▶ **Provided records**:
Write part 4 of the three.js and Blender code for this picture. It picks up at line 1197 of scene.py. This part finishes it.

...

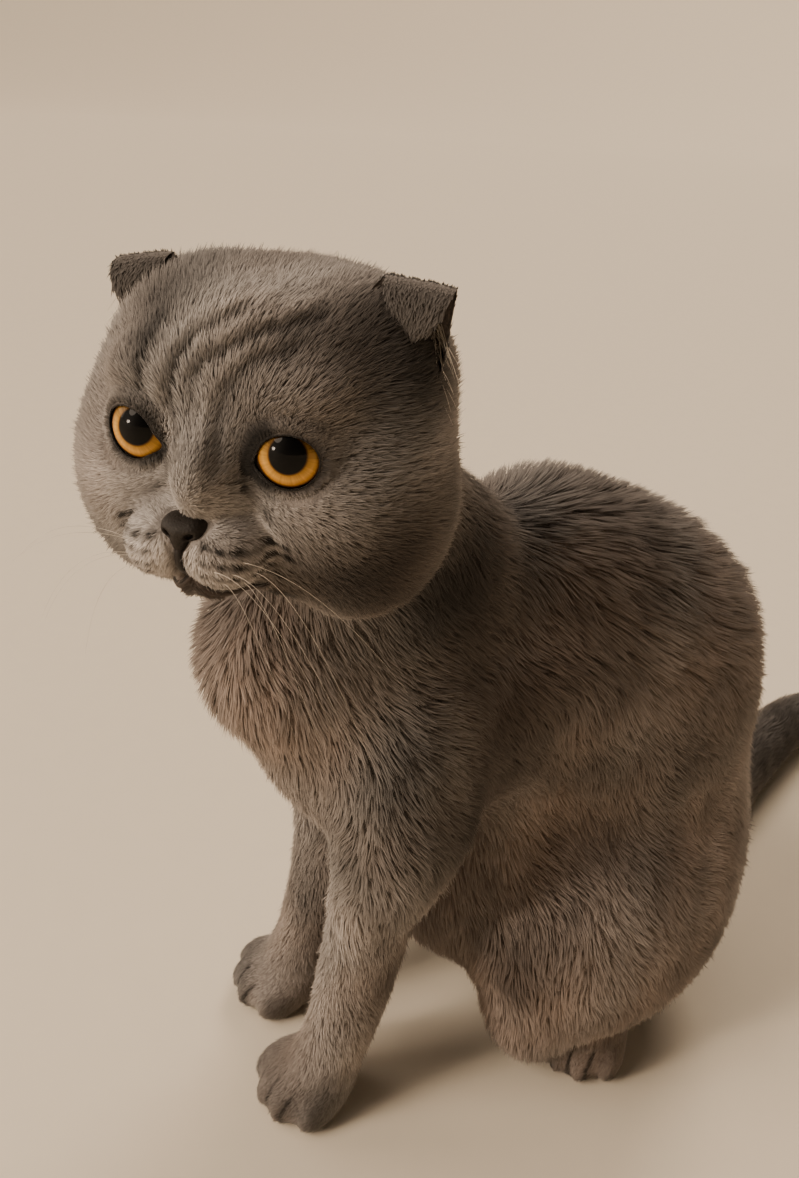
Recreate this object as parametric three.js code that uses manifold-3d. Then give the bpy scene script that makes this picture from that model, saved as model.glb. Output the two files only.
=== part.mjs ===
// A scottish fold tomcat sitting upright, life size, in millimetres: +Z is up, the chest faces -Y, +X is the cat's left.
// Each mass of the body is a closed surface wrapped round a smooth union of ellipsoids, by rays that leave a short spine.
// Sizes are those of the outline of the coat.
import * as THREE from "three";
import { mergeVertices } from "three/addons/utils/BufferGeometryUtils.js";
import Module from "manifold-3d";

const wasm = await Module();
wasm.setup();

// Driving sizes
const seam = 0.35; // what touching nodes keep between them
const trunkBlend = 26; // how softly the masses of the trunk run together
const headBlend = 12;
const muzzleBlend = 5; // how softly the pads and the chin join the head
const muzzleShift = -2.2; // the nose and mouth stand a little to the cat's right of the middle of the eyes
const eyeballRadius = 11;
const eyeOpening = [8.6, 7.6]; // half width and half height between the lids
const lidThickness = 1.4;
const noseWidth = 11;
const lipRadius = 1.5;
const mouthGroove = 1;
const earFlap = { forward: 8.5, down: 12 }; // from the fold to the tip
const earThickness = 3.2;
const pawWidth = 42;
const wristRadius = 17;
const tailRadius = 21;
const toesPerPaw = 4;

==

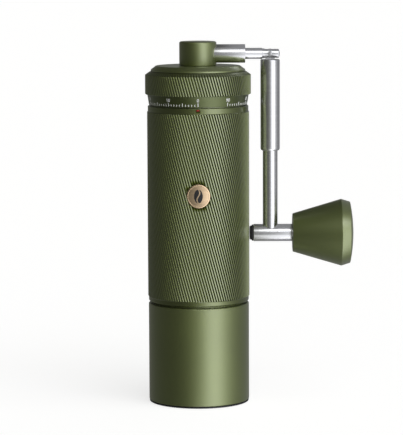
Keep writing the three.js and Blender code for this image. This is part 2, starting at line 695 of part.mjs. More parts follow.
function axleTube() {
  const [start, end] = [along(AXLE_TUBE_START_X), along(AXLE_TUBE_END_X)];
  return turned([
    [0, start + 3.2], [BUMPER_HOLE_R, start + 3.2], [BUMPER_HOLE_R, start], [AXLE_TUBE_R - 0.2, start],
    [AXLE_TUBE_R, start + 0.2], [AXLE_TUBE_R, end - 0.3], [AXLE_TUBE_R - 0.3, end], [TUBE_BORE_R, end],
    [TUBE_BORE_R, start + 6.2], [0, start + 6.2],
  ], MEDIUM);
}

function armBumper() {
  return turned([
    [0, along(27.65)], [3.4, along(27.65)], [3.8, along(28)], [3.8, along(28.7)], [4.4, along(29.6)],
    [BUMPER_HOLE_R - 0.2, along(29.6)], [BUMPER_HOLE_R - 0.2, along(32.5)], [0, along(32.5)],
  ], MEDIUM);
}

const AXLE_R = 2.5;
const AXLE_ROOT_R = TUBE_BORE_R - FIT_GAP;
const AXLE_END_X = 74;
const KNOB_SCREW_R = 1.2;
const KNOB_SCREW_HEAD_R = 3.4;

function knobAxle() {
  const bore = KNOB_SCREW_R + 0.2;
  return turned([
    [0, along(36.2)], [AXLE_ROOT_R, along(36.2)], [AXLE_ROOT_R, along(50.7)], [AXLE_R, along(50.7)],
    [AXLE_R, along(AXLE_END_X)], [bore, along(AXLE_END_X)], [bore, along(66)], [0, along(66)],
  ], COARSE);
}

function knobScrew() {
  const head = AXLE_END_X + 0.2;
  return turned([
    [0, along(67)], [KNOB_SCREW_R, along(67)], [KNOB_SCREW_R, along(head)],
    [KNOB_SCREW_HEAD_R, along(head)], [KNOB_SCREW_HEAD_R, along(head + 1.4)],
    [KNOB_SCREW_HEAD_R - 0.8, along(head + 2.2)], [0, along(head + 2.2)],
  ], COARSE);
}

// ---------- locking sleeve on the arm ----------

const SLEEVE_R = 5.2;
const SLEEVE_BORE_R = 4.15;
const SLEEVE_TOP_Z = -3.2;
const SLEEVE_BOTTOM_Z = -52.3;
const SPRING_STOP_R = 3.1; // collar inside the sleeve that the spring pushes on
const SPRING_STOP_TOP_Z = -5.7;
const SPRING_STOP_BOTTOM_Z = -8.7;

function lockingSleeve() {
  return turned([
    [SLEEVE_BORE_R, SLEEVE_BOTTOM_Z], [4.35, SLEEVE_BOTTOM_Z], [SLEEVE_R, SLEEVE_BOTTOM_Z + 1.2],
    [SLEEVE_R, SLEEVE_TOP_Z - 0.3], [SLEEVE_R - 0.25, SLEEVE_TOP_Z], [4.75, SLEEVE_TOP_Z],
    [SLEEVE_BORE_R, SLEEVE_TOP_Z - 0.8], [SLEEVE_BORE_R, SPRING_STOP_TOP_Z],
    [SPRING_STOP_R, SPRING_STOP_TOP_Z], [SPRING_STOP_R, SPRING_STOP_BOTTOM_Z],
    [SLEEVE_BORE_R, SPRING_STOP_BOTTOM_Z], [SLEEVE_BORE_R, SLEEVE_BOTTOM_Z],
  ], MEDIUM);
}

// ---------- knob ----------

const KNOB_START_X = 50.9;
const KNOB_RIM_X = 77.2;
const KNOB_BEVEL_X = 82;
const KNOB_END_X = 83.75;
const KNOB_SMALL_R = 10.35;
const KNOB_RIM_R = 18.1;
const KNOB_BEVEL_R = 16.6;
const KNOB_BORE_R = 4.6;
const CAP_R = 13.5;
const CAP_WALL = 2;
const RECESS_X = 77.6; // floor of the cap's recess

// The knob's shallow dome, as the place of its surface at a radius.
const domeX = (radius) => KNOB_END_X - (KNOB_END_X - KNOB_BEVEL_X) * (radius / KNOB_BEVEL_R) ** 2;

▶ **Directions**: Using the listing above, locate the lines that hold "manifold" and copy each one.

▶ **Correct answer**:
Recreate this object as parametric three.js code that uses manifold-3d. Then give the bpy scene script that makes this picture from that model, saved as model.glb. Output the two files only.
import Module from "manifold-3d";